_Prompt_. Reproduce the records below exactly as given.

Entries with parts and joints
----------

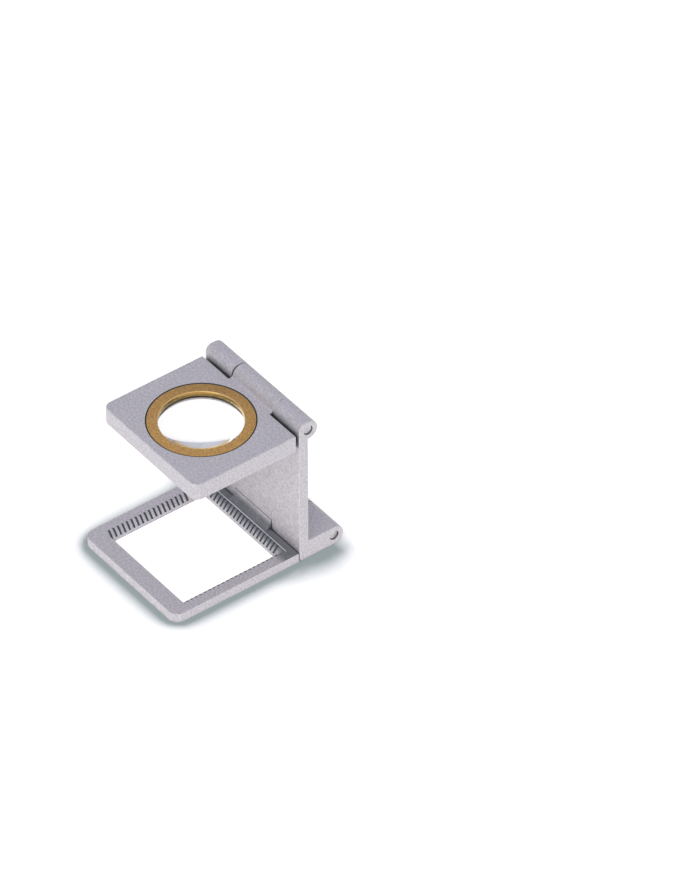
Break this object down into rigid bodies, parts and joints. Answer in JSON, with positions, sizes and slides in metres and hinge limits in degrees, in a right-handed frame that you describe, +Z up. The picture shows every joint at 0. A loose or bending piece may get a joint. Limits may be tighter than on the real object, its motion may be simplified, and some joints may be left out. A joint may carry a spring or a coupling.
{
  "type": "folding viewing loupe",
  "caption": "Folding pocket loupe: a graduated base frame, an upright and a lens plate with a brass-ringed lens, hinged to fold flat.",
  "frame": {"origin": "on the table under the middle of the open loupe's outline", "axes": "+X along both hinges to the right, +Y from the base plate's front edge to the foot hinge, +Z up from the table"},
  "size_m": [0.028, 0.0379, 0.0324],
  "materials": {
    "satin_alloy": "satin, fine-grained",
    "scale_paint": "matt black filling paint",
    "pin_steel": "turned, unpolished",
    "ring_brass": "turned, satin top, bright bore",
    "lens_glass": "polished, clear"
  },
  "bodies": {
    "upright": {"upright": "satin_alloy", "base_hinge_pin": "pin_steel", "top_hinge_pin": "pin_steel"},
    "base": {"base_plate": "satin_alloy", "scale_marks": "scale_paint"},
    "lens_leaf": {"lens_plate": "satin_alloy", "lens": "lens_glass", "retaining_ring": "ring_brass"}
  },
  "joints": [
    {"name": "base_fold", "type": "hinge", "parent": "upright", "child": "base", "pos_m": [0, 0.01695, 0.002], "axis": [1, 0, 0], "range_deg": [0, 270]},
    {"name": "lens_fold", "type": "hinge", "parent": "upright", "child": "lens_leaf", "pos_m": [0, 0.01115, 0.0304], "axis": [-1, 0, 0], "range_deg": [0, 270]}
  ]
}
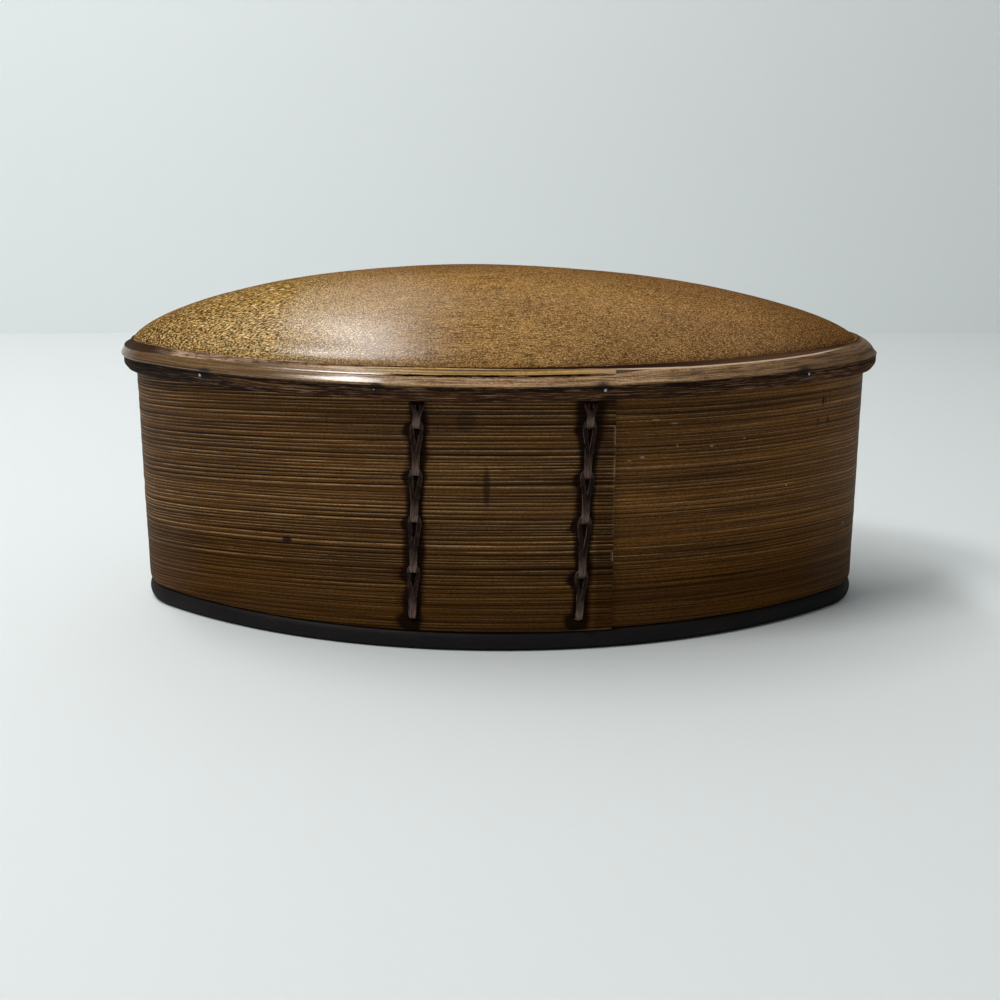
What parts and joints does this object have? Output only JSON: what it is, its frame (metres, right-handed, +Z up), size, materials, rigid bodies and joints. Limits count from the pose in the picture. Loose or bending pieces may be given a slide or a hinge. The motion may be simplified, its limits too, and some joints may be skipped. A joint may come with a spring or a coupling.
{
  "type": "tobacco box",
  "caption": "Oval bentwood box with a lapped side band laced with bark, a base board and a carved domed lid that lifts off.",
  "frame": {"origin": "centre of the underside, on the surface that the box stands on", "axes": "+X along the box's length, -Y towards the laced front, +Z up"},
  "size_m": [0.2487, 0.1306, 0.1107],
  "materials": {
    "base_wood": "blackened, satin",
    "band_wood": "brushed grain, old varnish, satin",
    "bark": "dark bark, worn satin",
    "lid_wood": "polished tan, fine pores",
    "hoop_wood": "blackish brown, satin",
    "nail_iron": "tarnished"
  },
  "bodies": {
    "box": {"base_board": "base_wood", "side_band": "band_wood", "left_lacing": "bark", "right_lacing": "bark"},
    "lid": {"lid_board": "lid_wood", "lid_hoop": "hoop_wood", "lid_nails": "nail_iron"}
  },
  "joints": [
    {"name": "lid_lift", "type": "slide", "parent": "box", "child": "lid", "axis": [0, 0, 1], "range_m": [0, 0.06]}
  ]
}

----------

_Final result_.
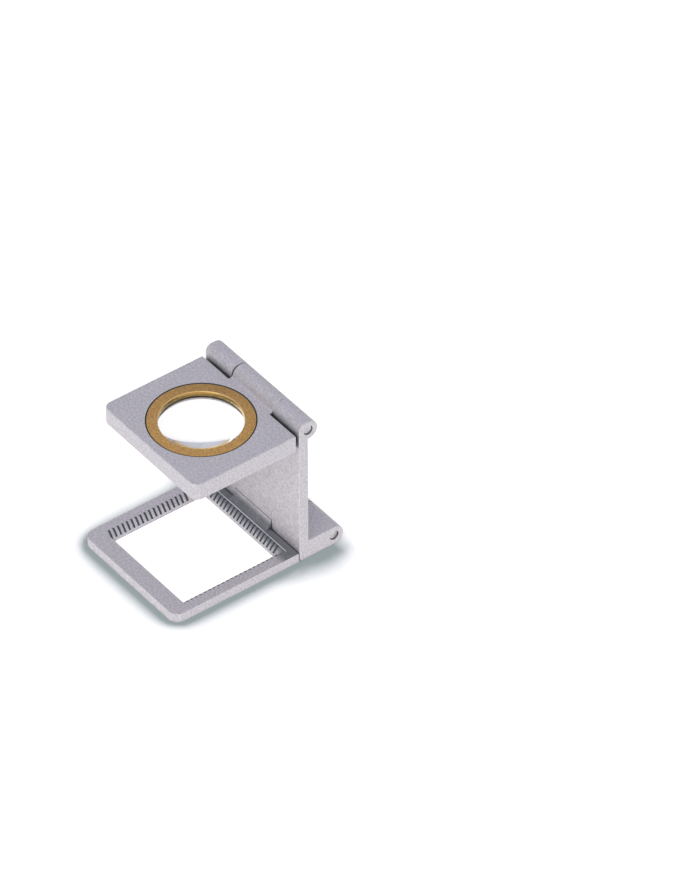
Break this object down into rigid bodies, parts and joints. Answer in JSON, with positions, sizes and slides in metres and hinge limits in degrees, in a right-handed frame that you describe, +Z up. The picture shows every joint at 0. A loose or bending piece may get a joint. Limits may be tighter than on the real object, its motion may be simplified, and some joints may be left out. A joint may carry a spring or a coupling.
{
  "type": "folding viewing loupe",
  "caption": "Folding pocket loupe: a graduated base frame, an upright and a lens plate with a brass-ringed lens, hinged to fold flat.",
  "frame": {"origin": "on the table under the middle of the open loupe's outline", "axes": "+X along both hinges to the right, +Y from the base plate's front edge to the foot hinge, +Z up from the table"},
  "size_m": [0.028, 0.0379, 0.0324],
  "materials": {
    "satin_alloy": "satin, fine-grained",
    "scale_paint": "matt black filling paint",
    "pin_steel": "turned, unpolished",
    "ring_brass": "turned, satin top, bright bore",
    "lens_glass": "polished, clear"
  },
  "bodies": {
    "upright": {"upright": "satin_alloy", "base_hinge_pin": "pin_steel", "top_hinge_pin": "pin_steel"},
    "base": {"base_plate": "satin_alloy", "scale_marks": "scale_paint"},
    "lens_leaf": {"lens_plate": "satin_alloy", "lens": "lens_glass", "retaining_ring": "ring_brass"}
  },
  "joints": [
    {"name": "base_fold", "type": "hinge", "parent": "upright", "child": "base", "pos_m": [0, 0.01695, 0.002], "axis": [1, 0, 0], "range_deg": [0, 270]},
    {"name": "lens_fold", "type": "hinge", "parent": "upright", "child": "lens_leaf", "pos_m": [0, 0.01115, 0.0304], "axis": [-1, 0, 0], "range_deg": [0, 270]}
  ]
}
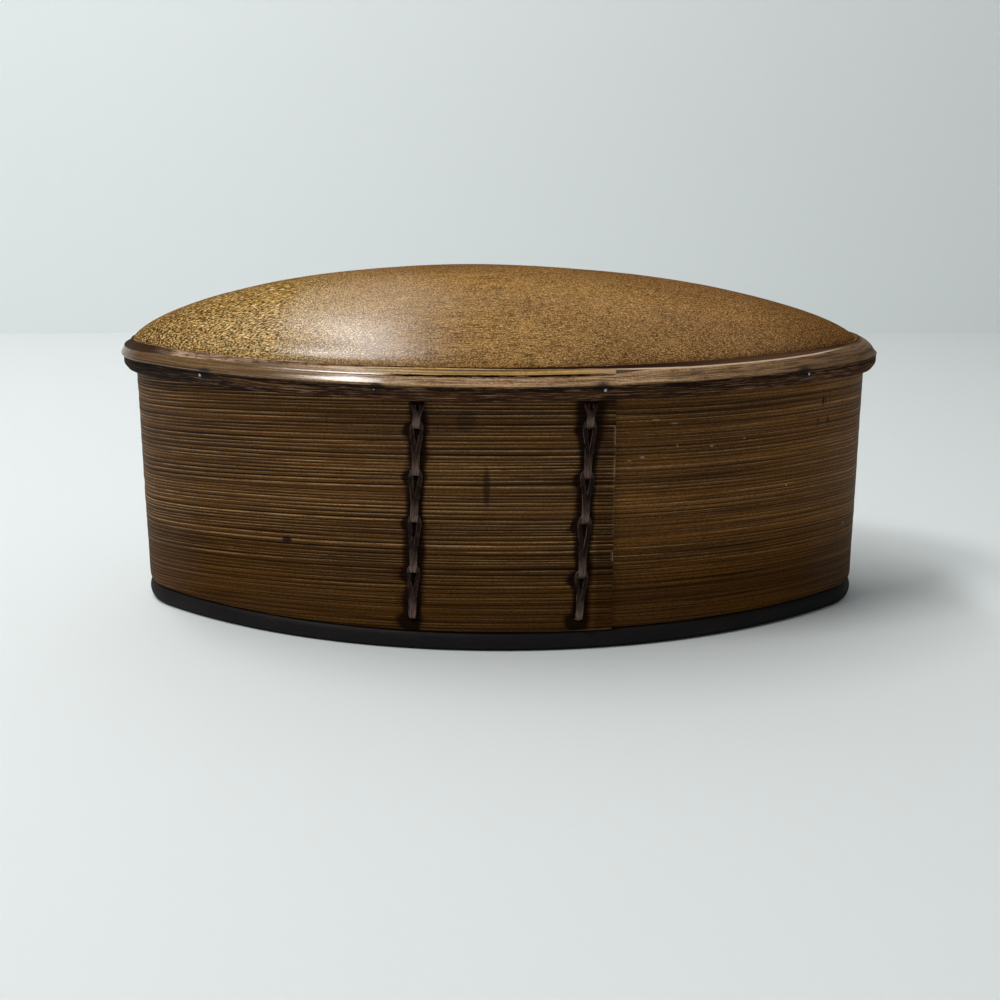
What parts and joints does this object have? Output only JSON: what it is, its frame (metres, right-handed, +Z up), size, materials, rigid bodies and joints. Limits count from the pose in the picture. Loose or bending pieces may be given a slide or a hinge. The motion may be simplified, its limits too, and some joints may be skipped. A joint may come with a spring or a coupling.
{
  "type": "tobacco box",
  "caption": "Oval bentwood box with a lapped side band laced with bark, a base board and a carved domed lid that lifts off.",
  "frame": {"origin": "centre of the underside, on the surface that the box stands on", "axes": "+X along the box's length, -Y towards the laced front, +Z up"},
  "size_m": [0.2487, 0.1306, 0.1107],
  "materials": {
    "base_wood": "blackened, satin",
    "band_wood": "brushed grain, old varnish, satin",
    "bark": "dark bark, worn satin",
    "lid_wood": "polished tan, fine pores",
    "hoop_wood": "blackish brown, satin",
    "nail_iron": "tarnished"
  },
  "bodies": {
    "box": {"base_board": "base_wood", "side_band": "band_wood", "left_lacing": "bark", "right_lacing": "bark"},
    "lid": {"lid_board": "lid_wood", "lid_hoop": "hoop_wood", "lid_nails": "nail_iron"}
  },
  "joints": [
    {"name": "lid_lift", "type": "slide", "parent": "box", "child": "lid", "axis": [0, 0, 1], "range_m": [0, 0.06]}
  ]
}